Data records:
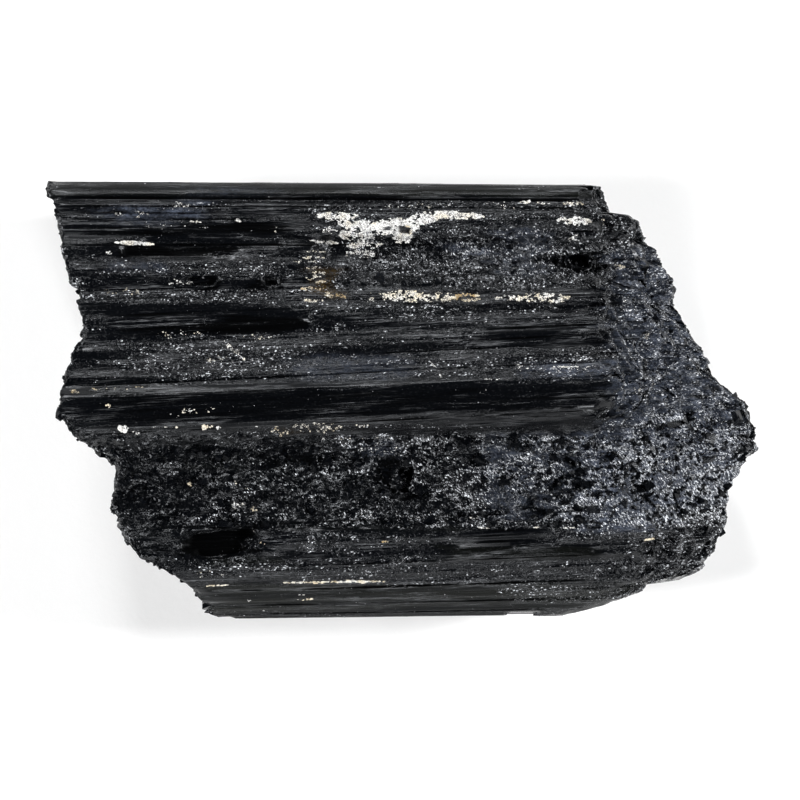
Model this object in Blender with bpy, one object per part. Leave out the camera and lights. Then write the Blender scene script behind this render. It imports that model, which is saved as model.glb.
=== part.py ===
"""A black tourmaline crystal: one natural piece, broken at both ends, lying on its broad back face.

The crystal is a bundle of parallel columns that grew together along X. Each column ends where it broke,
so the outline is stepped. A rough fracture runs along one flank, the right end is a broken slope, and a
shallow scoop marks where some columns split away. +Z points away from the face that it rests on.
Places and sizes below are millimetres, and MM turns them into Blender's metres.
"""

import math
import random
from typing import NamedTuple

import bmesh
import bpy
from mathutils import Vector, geometry, noise

MM = 0.001

# Driving dimensions.
LENGTH = 120.0
WIDTH = 73.6
THICKNESS = 47.0
SEED = 5

NODE_NAME = "tourmaline_crystal"


class Run(NamedTuple):
    """Columns side by side along part of the section across the crystal."""

    corners: list  # (Y, Z) points, in order round the section
    columns: int
    step: float  # the most that a column stands out or in
    rough: float = 0.0  # the most that breakage adds to that


class Recess(NamedTuple):
    """A place where columns split away and left the broad face lower."""

    across: tuple  # X range
    up: tuple  # Y range
    depth: float
    soft_across: tuple  # how gently each end of the X range starts
    soft_up: tuple  # and each end of the Y range


class Pit(NamedTuple):
    """A hollow with steep walls in the broad face."""

    x: float
    y: float
    length: float
    width: float
    depth: float


# The section across the crystal. The broad face runs from its upper edge to its lower one.
BROAD_FACE = [
    Run([(36.6, 30.0), (36.5, 32.8), (35.6, 34.9), (34.2, 35.9)], 3, 0.08),
    Run([(33.9, 34.9), (33.4, 35.9), (23.6, 39.3)], 8, 0.4),
    Run([(23.4, 39.5), (14.0, 42.3)], 7, 0.45),
    Run([(13.8, 42.5), (4.4, 44.7)], 9, 0.26),
    Run([(4.2, 45.0), (2.8, 46.5), (0.2, 46.9), (-2.6, 46.0), (-4.4, 44.4), (-5.6, 42.6)], 5, 0.06),
    Run([(-6.2, 41.0), (-13.0, 38.8), (-21.2, 37.3)], 9, 0.0, 1.0),
    Run([(-21.6, 38.7), (-27.6, 36.4)], 5, 0.6),
    Run([(-27.8, 36.2), (-31.4, 33.7), (-34.4, 29.6), (-36.4, 25.0)], 7, 0.18),
]
LOWER_SIDE = Run([(-36.6, 24.4), (-36.4, 14.0), (-31.6, 5.0), (-24.2, 0.7)], 10, 0.5)
BACK = Run([(-23.6, 0.0), (25.6, 0.0)], 9, 0.0)
UPPER_SIDE = Run([(26.2, 0.7), (32.0, 6.0), (35.6, 13.0), (36.5, 28.0)], 12, 0.5)
BACK_HOLLOWS = {1: 0.7, 3: 0.5, 6: 0.9, 8: 0.6}  # columns of the back that are hollowed, and how deep

# Where the crystal ends at each height Y up the broad face, from its upper edge to its lower one: (Y, X).
LEFT_EDGE = [
    (36.8, -58.6), (35.2, -59.9), (33.0, -60.0), (30.8, -58.5), (26.7, -57.2), (22.7, -55.7),
    (18.6, -54.8), (14.6, -53.9), (12.0, -53.0), (9.5, -54.4), (6.5, -55.7), (2.5, -56.2),
    (-1.0, -57.2), (-4.0, -56.2), (-6.4, -54.0), (-7.6, -51.6), (-8.9, -48.6), (-14.0, -48.0),
    (-17.4, -48.6), (-20.0, -47.6), (-24.0, -45.8), (-26.0, -44.4), (-27.2, -40.8), (-29.8, -36.8),
    (-32.6, -34.6), (-35.2, -33.4), (-36.8, -31.6),
]
RIGHT_EDGE = [
    (36.8, 33.4), (34.0, 34.4), (32.4, 35.2), (31.4, 38.8), (28.6, 41.4), (25.6, 43.0), (22.0, 44.6),
    (19.0, 46.8), (13.6, 48.6), (9.5, 50.2), (5.5, 52.2), (3.0, 54.4), (0.5, 56.8), (-4.6, 59.0),
    (-7.0, 60.0), (-10.0, 58.8), (-12.6, 57.2), (-13.4, 55.0), (-20.0, 54.1), (-25.0, 53.0),
    (-26.4, 52.4), (-29.2, 50.6), (-30.0, 42.4), (-33.0, 41.6), (-34.0, 38.0), (-35.8, 34.0),
    (-36.8, 26.0),
]
# Where the broad face breaks off into the slope at the right end: (Y, X).
RIGHT_BROW = [
    (36.8, 33.0), (32.0, 33.4), (26.0, 34.4), (16.0, 34.6), (8.0, 35.2), (1.0, 37.4), (-5.0, 33.4),
    (-9.0, 34.0), (-16.0, 38.0), (-22.0, 40.6), (-28.0, 42.0), (-32.0, 39.0), (-34.2, 35.6), (-36.8, 26.4),
]
SLOPE_FOOT = 23.0  # Z where that slope turns down into the end
SLOPE_CURVE = 0.8  # under 1, the slope falls steeply at first and then runs out
LEFT_UNDERCUT = 7.0  # how far each end draws in on its way down to the resting face
RIGHT_UNDERCUT = 6.0
UNDERCUT_CURVE = 1.5  # over 1, an end draws in more towards the resting face
LEFT_SPACING = 2.8  # between the corners of the left end's facets
RIGHT_SPACING = 1.9  # and of the right end's
END_TRIES = 2500  # how many places are tried for those corners
COLUMN_GAP = 0.9  # how far one column's end may stop short of the outline
BROKEN_COLUMN = (4.6, 3.7)  # width and height of the columns that show in the broken ends
BROKEN_STEP = 1.5  # how much their ends differ along X

# How far the columns turn about Z, in degrees, at each Y.
YAW = [(36.8, -0.3), (24.0, 0.0), (14.0, 0.6), (2.0, 1.3), (-5.0, 1.3), (-12.0, 0.2), (-36.8, 0.4)]

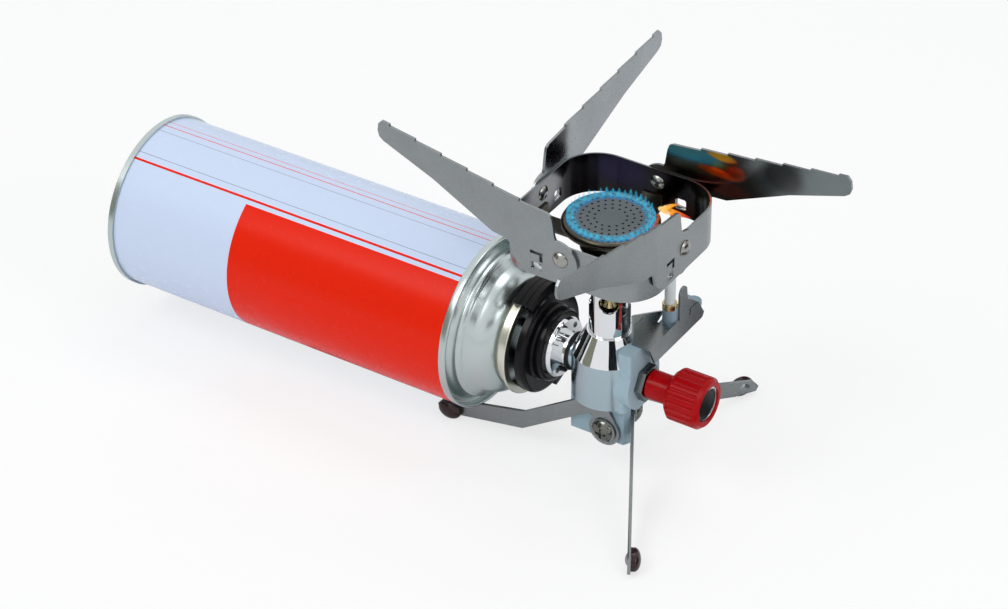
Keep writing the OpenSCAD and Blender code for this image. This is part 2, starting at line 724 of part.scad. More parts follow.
module adapter_screws() color("silver") for (a = [0, 180])
    along_x(inlet_z, flange_front) rotate([0, 0, a + 137])
        translate([(flange_r + adapter_neck_r) / 2 - 0.2, 0, 0])
            pan_screw(1.2, 0.6, 0.7, flange_t + 3.8);

module seal_ring() color("#151515") along_x(inlet_z, seal_x - seal_ring_t) difference() {
    cylinder(h = seal_ring_t, r = seal_ring_r);
    translate([0, 0, -1]) cylinder(h = seal_ring_t + 2, r = spigot_r + seat_gap);
}

module inlet_seal() color("#202020") along_x(inlet_z, -claw_x + 0.2) difference() {
    cylinder(h = 2.4, r = stem_r + 0.95 - seat_gap);
    translate([0, 0, -1]) cylinder(h = 5, r = stem_r + 2 * run_gap);
}

// ---- cartridge ----
module can_shell() color("#e8202a") along_x(inlet_z) difference() {
    translate([0, 0, can_far + 0.85]) cylinder(h = can_len - 1.7, r = can_r);
    translate([0, 0, can_far - 1]) cylinder(h = can_len + 2, r = can_r - can_t);
}

// Half section of a double seam with its outer edge at the height h, dir is 1 or -1
module seam(h, dir, tail, out) translate([0, h]) polygon([
    [can_r + out, -seam_w * dir], [can_r + out, -0.4 * dir], [can_r + out - 0.4, 0],
    [chuck_r + 0.4, 0], [chuck_r, -0.4 * dir], [chuck_r, -tail * dir],
    [can_r - can_t - 0.02, -tail * dir], [can_r - can_t - 0.02, -0.85 * dir],
    [can_r + 0.02, -0.85 * dir], [can_r + 0.02, -seam_w * dir]]);

// Outer face of the front: countersink, shoulder ring, hollow, dome, flat deck
dome_a = [step_r - 3.3, 6.1];
dome_b = [lock_r - 1.8, deck_x + can_x];
function dome_point(a) = [
    dome_b[0] + (dome_a[0] - dome_b[0]) * (cos(a) - cos(72)) / (cos(14) - cos(72)),
    dome_a[1] + (dome_b[1] - dome_a[1]) * (sin(a) - sin(14)) / (sin(72) - sin(14))];
front_face = concat(
    [[step_r + 1.2, -3.2], [step_r + 0.3, -2.9], [step_r, -2.2]],
    arc([step_r - 2.8, 0.9], 2.8, 0, 62, 5),
    [[step_r - 2.1, 4.2], [step_r - 2.7, 5.1]],
    [for (i = [0 : 8]) dome_point(14 + 58 * i / 8)],
    [[lock_r - 5.5, dome_b[1]]]);

module can_top() color("#c9ccd0") along_x(inlet_z) rotate_extrude() {
    seam(-can_x, 1, 3.4, front_seam);
    translate([0, -can_x]) polygon(concat(
        [[chuck_r + 0.5, -3.2]], front_face,
        [for (i = [len(front_face) - 1 : -1 : 0]) front_face[i] - [i < 2 ? 0.1 : 0.3, 0.3]],
        [[chuck_r + 0.5, -3.5]]));
}

module can_base() color("#c9ccd0") along_x(inlet_z) {
    e = chuck_r;
    b = can_r - 13.4;
    rotate_extrude() seam(can_far, -1, 2.4, rear_seam);
    rotate_extrude() polygon([[e + 0.4, can_far + 1.6], [e + 0.4, can_far + 2.2],
        [e - 1, can_far + 3], [b, can_far + 6.4], [0, can_far + 7.6], [0, can_far + 7.2],
        [b, can_far + 6], [e - 1, can_far + 2.6], [e - 0.2, can_far + 1.6]]);
}

module can_collar() color("#d8dad6") difference() {
    along_x(inlet_z) rotate_extrude() polygon([
        [lock_r - 3.4, deck_x + 0.02], [lock_r - 2.2, deck_x + 0.02], [lock_r - 2.2, lock_x],
        [lock_r, lock_x],
        [lock_r, lock_x + 1.1], [lock_r - 2.8, lock_x + 1.1], [lock_r - 2.8, deck_x + 0.6],
        [lock_r - 3.4, deck_x + 0.6]]);
    along_x(inlet_z) translate([lock_r - 1, -3, lock_x - 1]) cube([4, 6, 4]);
}

module can_valve_cup() color("#c9ccd0") along_x(inlet_z) difference() {
    union() {
        translate([0, 0, deck_x]) cylinder(h = 0.6, r = lock_r - 3.45);
        translate([0, 0, deck_x]) cylinder(h = 4.6, r = 7);
        translate([0, 0, deck_x - 7]) cylinder(h = 7 + eps, r = 6);
    }
    translate([0, 0, deck_x - 5.6]) cylinder(h = 5, r = 4);
    translate([0, 0, deck_x - 8]) cylinder(h = 20, r = stem_r + 0.06);
}

module can_stem() color("#e8e6dc") along_x(inlet_z) difference() {
    union() {
        translate([0, 0, deck_x - 5.2]) cylinder(h = -claw_x + 1.2 - deck_x + 5.2, r = stem_r);
        translate([0, 0, deck_x - 2.6]) cylinder(h = 1, r = 3);
    }
    translate([0, 0, deck_x + 1]) cylinder(h = 20, r = 0.6);
}

module can_gasket() color("#202020") along_x(inlet_z, deck_x - 1.6) difference() {
    cylinder(h = 1, r = 4 - seat_gap);
    translate([0, 0, -1]) cylinder(h = 3, r = stem_r + seat_gap);
}

// Coil of the cartridge valve's spring
spring_turns = 3.5;
spring_wire = 0.3;
module can_spring() color("silver") {
    n = 14;
    steps = spring_turns * n;
    rise = 2.44 / steps;
    pts = [for (i = [0 : steps], k = [0 : 5]) let (a = i * 360 / n, b = k * 60,
        r = 3 + spring_wire * cos(b))
        [r * cos(a), r * sin(a), i * rise + spring_wire * sin(b)]];
    last = steps * 6;
    along_x(inlet_z, deck_x - 5.6 + spring_wire + eps) polyhedron(pts, concat(
        [[0, 1, 2, 3, 4, 5]],
        [for (i = [0 : steps - 1], k = [0 : 5]) let (a = i * 6, m = (k + 1) % 6)
            [a + k, a + 6 + k, a + 6 + m, a + m]],
        [[last + 5, last + 4, last + 3, last + 2, last + 1, last]]));
}

can_shell();
can_top();
can_base();
can_collar();
can_valve_cup();
can_stem();
can_gasket();
can_spring();
claw_plate();
adapter_flange();
adapter_screws();
seal_ring();
inlet_seal();
valve_body();
valve_boss();
base_block();
cone_nut();
mixer_tube();
jet();
packing_nut();
spindle_seal();
spindle();
knob();
knob_trim();
knob_badge();
burner_cup();
burner_cap();
ring_spider();
ring();
arm_rivets();
arm_1();
arm_2();
arm_3();
arm_4();
igniter_bracket();
piezo_body();
igniter_button();
ferrule();
ceramic_rod();
electrode();
leg_1();
leg_2();
leg_3();
foot_1();
foot_2();
foot_3();
leg_screws();
leg_washers();
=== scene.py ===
import json
import math
import random

import bmesh
import bpy
from mathutils import Matrix, Vector


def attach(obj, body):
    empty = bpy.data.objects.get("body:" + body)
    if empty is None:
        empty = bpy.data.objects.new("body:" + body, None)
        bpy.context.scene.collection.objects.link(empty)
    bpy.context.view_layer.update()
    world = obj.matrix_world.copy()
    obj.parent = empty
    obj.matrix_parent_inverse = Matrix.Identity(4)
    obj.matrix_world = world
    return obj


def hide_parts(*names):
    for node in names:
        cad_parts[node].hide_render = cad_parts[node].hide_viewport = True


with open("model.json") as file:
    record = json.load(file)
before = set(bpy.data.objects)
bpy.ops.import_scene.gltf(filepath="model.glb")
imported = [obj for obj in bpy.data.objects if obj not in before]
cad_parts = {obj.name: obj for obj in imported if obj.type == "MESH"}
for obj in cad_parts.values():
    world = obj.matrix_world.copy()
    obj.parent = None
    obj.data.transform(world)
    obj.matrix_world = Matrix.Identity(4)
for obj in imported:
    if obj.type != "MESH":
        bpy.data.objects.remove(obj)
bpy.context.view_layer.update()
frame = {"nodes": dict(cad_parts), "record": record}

random.seed(7)

# Lengths are in millimetres and angles in degrees, unless a comment says otherwise
INLET_Z = 43.0        # axis of the cartridge
KNOB_Z = 40.8         # axis of the knob
RING_Z = 92.2         # lower edge of the ring
RING_LIFT = 2.2       # how far that edge is drawn up
CAP_TOP = 106.2

body_of_node = {}
for body, names in frame["record"]["behaviour"]["bodies"].items():
    for name in names:
        body_of_node[name] = body
slot_of_node = {row["node"]: row["material_slot"] for row in frame["record"]["subparts"]}


# ---------------------------------------------------------------- finishes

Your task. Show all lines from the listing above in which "frame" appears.

The solution.
frame = {"nodes": dict(cad_parts), "record": record}
for body, names in frame["record"]["behaviour"]["bodies"].items():
slot_of_node = {row["node"]: row["material_slot"] for row in frame["record"]["subparts"]}